相続手続でよくあるご質問(養子縁組をした子と実親の相続)
私には弟と妹がいますが、弟は幼いころ養子に出されています。
父の相続にあたり遺産分割協議を行いたいのですが、養子に出た弟は遺産分割に参加する必要はありますか?

弟さんが普通養子縁組として養子縁組をされたのであれば、お父さんの相続人となりますので、遺産分割協議に参加する必要があります。
普通養子縁組と特別養子縁組
「普通養子縁組(単に養子縁組)」は、養親と養子との合意によりすることがでます。一般的に養子縁組と言えば「普通養子縁組」のことを指すことが多いです。
「特別養子縁組」は、子の福祉の増進を図ることを目的に昭和62年に作られた制度です。普通養子縁組とは違い家庭裁判所の決定により行われます。

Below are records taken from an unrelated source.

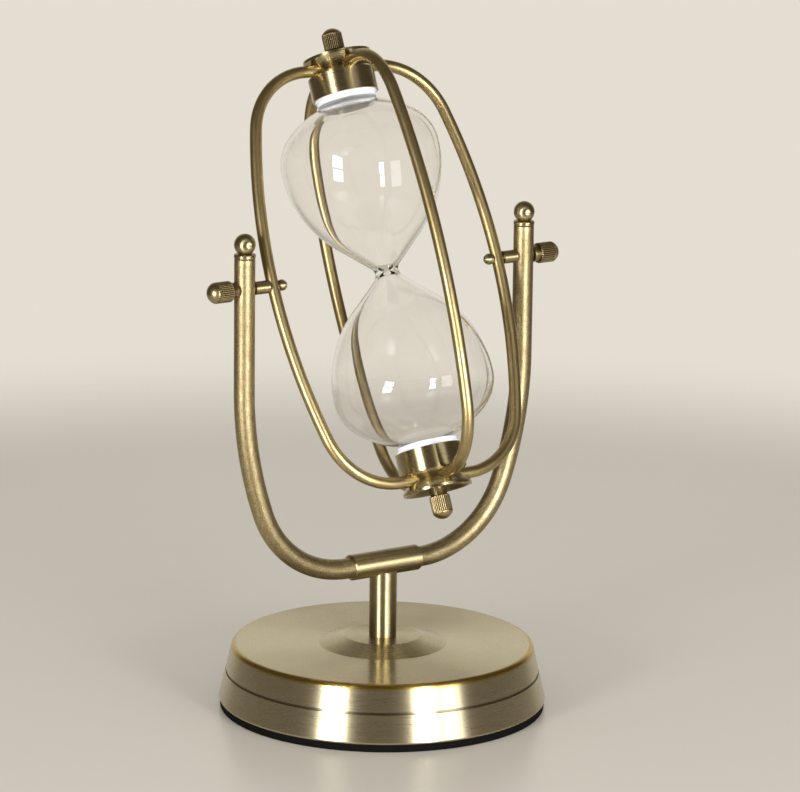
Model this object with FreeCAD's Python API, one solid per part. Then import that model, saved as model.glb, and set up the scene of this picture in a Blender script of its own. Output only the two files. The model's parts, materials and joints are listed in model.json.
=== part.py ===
# A brass gimbal hourglass: a weighted round base, a U-shaped yoke on a short post, and a caged glass
# that swings right over between two clamp screws. Millimetres, +Z up. The origin is the middle of the
# underside of the pad, X is the axis that the cage turns on, and -Y is the front.
import FreeCAD, Part
import math
import os

from FreeCAD import Vector

# Base
pad_diameter = 130.6
pad_thickness = 3.0
foot_diameter = 132.0
foot_lip_round = 0.9
top_diameter = 121.0
top_edge_round = 1.95
shell_height = 23.0
shell_wall = 1.5
top_round_per_wall = 1.3
lip_reach_per_wall = 0.8
groove_height = 12.0
groove_width = 0.9
groove_depth = 0.5
weight_side_clearance = 0.3
nut_pocket_diameter = 18.0
nut_pocket_depth = 9.0

# Boss and post
boss_foot_diameter = 51.6
boss_top_diameter = 30.6
boss_height = 3.1
post_diameter = 11.1
stud_diameter = 6.0
stud_hole_clearance = 0.2
stud_end_above_pad = 1.6
washer_diameter = 14.0
washer_thickness = 1.6
nut_across_flats = 10.0
nut_thickness = 5.0
thread_clearance = 0.02

# Yoke
sleeve_height = 59.0
sleeve_diameter = 10.3
sleeve_length = 32.0
sleeve_chamfer = 0.4
sleeve_bore_clearance = 0.02
saddle_depth = 3.2
braze_gap = 0.02
yoke_bar_diameter = 8.2
yoke_half_span = 66.2
yoke_flat_half_length = 17.8
yoke_side_radius = 150.0
yoke_side_turn = 20.0
yoke_top_height = 190.3

# Finials
collar_diameter = 8.5
collar_height = 1.7
collar_round = 0.5
finial_ball_diameter = 8.5
finial_ball_overlap = 0.6
finial_stud_diameter = 4.0
finial_stud_length = 7.0
finial_hole_extra_depth = 0.5

# Cage pivots
pivot_height = 177.9
shank_diameter = 2.4
shank_clearance = 0.06
knob_diameter = 8.3
knob_dome_height = 2.9
knob_grip_length = 6.9
knob_neck_diameter = 6.6
knob_neck_length = 2.6
knob_edge_chamfer = 0.3
seat_clearance = 0.1
spacer_diameter = 5.2
spacer_rod_clearance = 0.15
cap_ball_diameter = 4.5
cap_rod_clearance = 0.15
cap_thread_depth = 1.9
cap_face_offset = 1.4

# Cage
cage_tilt = 25.0
rod_diameter = 4.8
rod_half_width = 53.2
rod_side_radius = 235.0
rod_side_turn = 15.5
hub_height = 83.9
rod_inner_end = 5.0
rod_groove_clearance = 0.03
rod_end_clearance = 0.2
ring_rods = {"cage_rod_right": 0.0, "cage_rod_left": 180.0}
cross_rods = {"cage_rod_front": -99.0, "cage_rod_back": 81.0}

# Hubs, as heights from the middle of the cage
waist_diameter = 17.0
cup_diameter = 26.7
cup_corner_diameter = 25.0
cup_corner_drop = 1.5
cup_wall_drop = 2.4
cup_rim_height = 72.4
cup_wall = 0.8
cup_floor_thickness = 4.4
flange_diameter = 27.5
flange_rim_rise = 4.2
flange_rim_width = 0.8
flange_rim_land = 1.0
dish_floor_rise = 3.3
dish_floor_diameter = 9.6
dish_radius = 12.0
flare_radius = 9.0
hub_stud_diameter = 4.0
hub_hole_clearance = 0.1
hub_stud_head_diameter = 9.0
hub_stud_head_height = 1.2

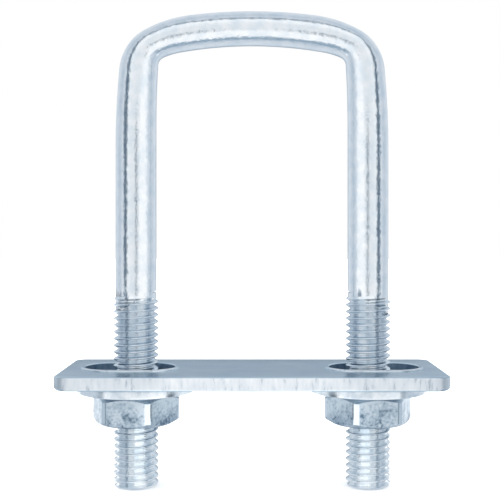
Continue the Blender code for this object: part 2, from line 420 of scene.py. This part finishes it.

両者の制度は様々な違いがりますが、最も大きな違いは実父母との関係(実方との親族関係)です。
普通養子縁組の場合:実父母との関係は存続する
特別養子縁組の場合:実父母との関係は終了する
これは、特別養子縁組は「保護者のない子どもや実親による養育が困難な子どもに温かい家庭を与えるとともに、その 子どもの養育に法的安定性を与えることにより、子どもの健全な育成を図る仕組みである」とされているからです。
なお、特別養子縁組の件数は平成27年で542件です。増加傾向にありますが、一般的に養子縁組と言えば、普通養子縁組と言えます。
以下、養子縁組=普通養子縁組として記載します。
養子に出た子の相続分
上記のとおり、養子縁組をしても実父母との関係はそのまま存続します。つまり、実父母が亡くなれば養子に出た子も実父母の相続人になります。
ご質問の場合、弟は兄や妹とともにお父さんの相続人になります。
そして、相続分は兄や妹と同じです。したがって、相続人が子3人のみの場合、3分の1ずつになります。また、母、子3人の場合、母6分の3、弟を含め子は6分の1ずつになります。
遺産分割協議
遺産分割協議は相続人全員で行わなければなりません。そして、養子に出た子も実父母の相続人になります。したがって、養子に出た子も実父母の相続人として遺産分割協議に参加する必要があります。
もし養子に出た子を除いて行われた遺産分割協議は無効です。
相続人の確認方法
相続人は被相続人(亡くなった方)の出生から死亡までの戸籍を取得して調査します。その中で、養子として出た子がいたとしても、その子も相続人として考えることになります。
幼いころに養子に出されている場合、相続人など関係者一同がその子を相続人と認識していない可能性もあり得ます。
そのような場合、遺産分割協議自体に時間がかかることもあり、その後のスケジュール(売却など)に影響を与えかねません。
そのため、遺産分割協議を行う前に、しっかりと相続人の調査を行う必要があります。